Egitto e Siria, due polveriere pronte ad esplodere

ROMA – In Egitto e Siria continuano gli scontri da guerra civile. A tre anni di distanza dalla rivoluzione di piazza Tahrir, che portò alla destituzione del regime di Hosni Mubarak, l’Egitto vive nuove ore di terrore. Finora sono morti almeno 49 dimostranti, una carneficina tristemente prevista. «È un massacro», hanno denunciato i sostenitori del deposto lo presidente  Mohamed Morsi.

Altri testimoni hanno però sottolineato che i dimostranti hanno lanciato molotov e pietre contro le forze dell’ordine schierate per impedire dimostrazioni. Gli unici a cui è stato consentito di affollare a migliaia, piazza Tahrir simbolo della rivoluzione del 25 gennaio 2011, sono stato i sostenitori di Al Sisi proprio per onorare al generale capo dell’esercito.

Le formazioni collegate dell’opposizione laica, si erano date appuntamento alle 13 intenzionate a marciare verso piazza Tahrir, chiusa però sin dal 24 gennaio e presidiata dai carri armati M113, con checkpoint e filo spinato lungo le strade d’accesso.

Oltre 1.000 persone sarebbero state arrestate andandosi ad aggiungere alle 300 finite in manette il giorno precedente. In Sinai, intanto, è in corso una vera e propria offensiva militare e le autorità, seppure sottovoce, hanno parlato di una vera e propria guerra in corso. I qaedisti, tornati a farsi sentire con forza dopo la destituzione di Morsi, hanno dal canto loro proclamato la Jihad, la guerra santa.

Contemporaneamente sul territorio siriano continua la guerra civile tra le truppe del regime di Assad e gli oppositori. Nonostante ciò provochi ancora morti a Ginevra continuano i negoziati per la ricerca di una difficile soluzione di pace. “Non abbiamo ottenuto molto, ma continuiamo”  ha dichiarato a fine giornata un deluso Lakhdar Brahimi,  il mediatore internazionale per la Siria che aggiunge “Continueremo per i prossimi giorni, forse settimane, se tutto andrà bene”e ancora precisa ” Il tentativo di mediazione domani si occuperà dei prigionieri e delle persone rapite”. 
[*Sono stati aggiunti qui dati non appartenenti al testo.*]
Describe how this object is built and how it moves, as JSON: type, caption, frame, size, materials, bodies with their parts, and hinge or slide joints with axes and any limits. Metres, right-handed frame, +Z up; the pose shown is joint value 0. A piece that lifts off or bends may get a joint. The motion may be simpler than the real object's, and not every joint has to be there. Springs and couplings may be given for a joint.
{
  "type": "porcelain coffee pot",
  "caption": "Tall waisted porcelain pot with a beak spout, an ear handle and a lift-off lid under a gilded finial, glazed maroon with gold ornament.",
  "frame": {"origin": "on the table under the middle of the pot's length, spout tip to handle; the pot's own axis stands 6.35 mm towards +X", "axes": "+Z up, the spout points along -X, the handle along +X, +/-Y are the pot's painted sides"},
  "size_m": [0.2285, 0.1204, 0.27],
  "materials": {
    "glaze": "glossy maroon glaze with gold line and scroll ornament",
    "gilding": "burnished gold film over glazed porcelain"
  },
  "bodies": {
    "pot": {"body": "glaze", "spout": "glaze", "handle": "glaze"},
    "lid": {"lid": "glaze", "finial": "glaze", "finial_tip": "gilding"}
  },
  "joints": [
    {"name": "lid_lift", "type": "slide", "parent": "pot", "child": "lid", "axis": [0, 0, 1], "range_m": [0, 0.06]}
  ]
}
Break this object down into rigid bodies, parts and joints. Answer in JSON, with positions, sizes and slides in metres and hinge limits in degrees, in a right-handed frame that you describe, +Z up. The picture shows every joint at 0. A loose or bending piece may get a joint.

Al centro dei colloqui sono stati invece gli aiuti umanitari. Il diplomatico algerino auspica che i primi convogli possano entrare nella città di Homs, già lunedì. La città è in mano ai ribelli, ma da mesi assediata dai governativi ed è stata una delle più gravemente colpite dalla guerra. “Non siamo qui per parlare di sentimenti, siamo qui per difendere gli interessi del nostro paese e andare avanti”, ha detto Bashar al Jaafari alla France Presse, capo negoziatore del governo, al termine del primo incontro. “Siamo qui, siamo seri, abbiamo indicazioni chiare – ha aggiunto l’ambasciatore siriano alle Nazioni Unite – siamo venuti con spirito aperto e positivo e vogliamo far uscire il paese da questa situazione, tutelando gli interessi dei siriani”. 

Anas al Abdè, uno dei negoziatori dell’opposizione, a fine di una riunione  ha detto: “Abbiamo sentimenti contrastanti. Non è stato facile per noi sederci con la delegazione che rappresenta gli assassini di Damasco, ma lo abbiamo fatto nell’interesse del popolo siriano, dei figli della Siria e per il futuro della Siria”.